A title examiner who finds a power of attorney involved in a chain of title relies upon it at his or her peril. The power of attorney must be executed with the same formalities necessary for the execution of the document to be executed by the agent. It is subject to the same rules of law. A power of attorney to sell or mortgage real estate must be executed, acknowledged, delivered and recorded like a deed or a mortgage. R.I.G.L. 34-11-34 states: "Any conveyance executed by the attorney shall be valid as if executed by the grantor himself, providing that a power of attorney be given by such grantor for this purpose; which power and the deed executed by the attorney thereunder shall be signed, acknowledged, delivered and recorded with like formalities prescribed by law concerning deeds from grantors in person." Consequently, a power of attorney, like a deed or mortgage or assignment, must be delivered by the donor to the donee. R.I.G.L. 34-22-6 states: "The donee of a power of attorney may, under and within the authority of the power, if he or she thinks fit, execute or do any assurance, instrument or thing in and with his or her own name and signature, and where sealing is required, with his or her own seal, and every assurance, instrument and thing so executed and done shall be as effectual in law, to all intents, as if it had been executed and done by the don(or) of the power in the name and with the signature, or signature and seal, of the donor thereof." R.I.G.L. 18-16-1 also provides for a handy, ready-made statutory power of attorney.

The donor is not prevented from giving a second power of attorney to another individual or entity to act in the same matter. Without specific authority, a donee of a power of attorney cannot delegate to a subagent a task involving personal judgment, discretion or personal skill, unless specifically authorized to do so in the instrument. In addition, Title Standard 3.7 specifies that a power of attorney may not be used to convey property to the attorney in fact unless the conveyance is specifically authorized in the donor's power.

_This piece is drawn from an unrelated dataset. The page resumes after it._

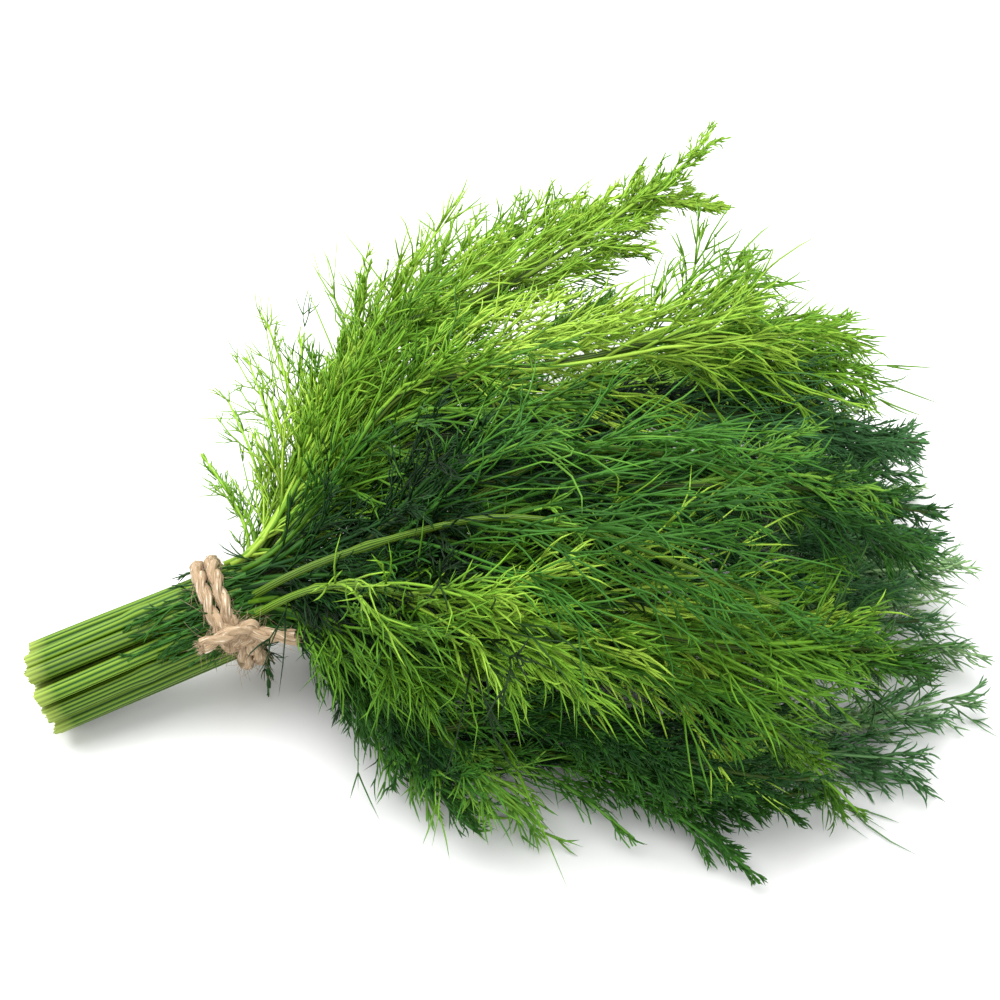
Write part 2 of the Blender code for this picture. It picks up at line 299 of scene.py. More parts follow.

There is a basic common law rule that if the principal can no longer act, the attorney-in-fact cannot act on the principal's behalf. If the principal should become mentally incapacitated, the power of attorney would ordinarily be invalidated, meaning that the donee could no longer act. Fortunately, this has been modified by statute. R.I.G.L. 34-22-6.1 provides for a special "durable" power of attorney. Whenever a donor designates another as his or her attorney in fact in writing and the writing contains the words "This power of attorney shall not be affected by the incompetency of the donor," or similar words, the power of the attorney in fact is exercisable notwithstanding the incompetency of the principal. A so-called "durable" power of attorney is nevertheless subject to revocation by the donor at any time.

R.I.G.L. 33-15-13 recognizes the ability of a guardian of a donor to revoke a power of attorney. In fact, if a Petition for Guardianship alleges that the donor lacks decision making ability regarding real property and the Petition is recorded in the Land Evidence Records, the subsequent appointment of the guardian will cause all conveyances of the donor, presumably including those of the attorney in fact, to be void. It appears, however, that this statute does not apply to "durable" powers of attorney. The durable power of attorney statute, R.I.G.L. 34-22-6.1 states that, where a durable power of attorney is used, any acts done by the attorney in fact or agent during any period of incompetency, or even uncertainty as to whether the donor is dead, shall be valid. A Petition for Guardianship, or even the possibility of death of the donor, does not revoke a durable power of attorney. If a guardian is subsequently appointed, the attorney in fact becomes accountable to the guardian and the guardian has the power to revoke or terminate all or any part of the power of attorney.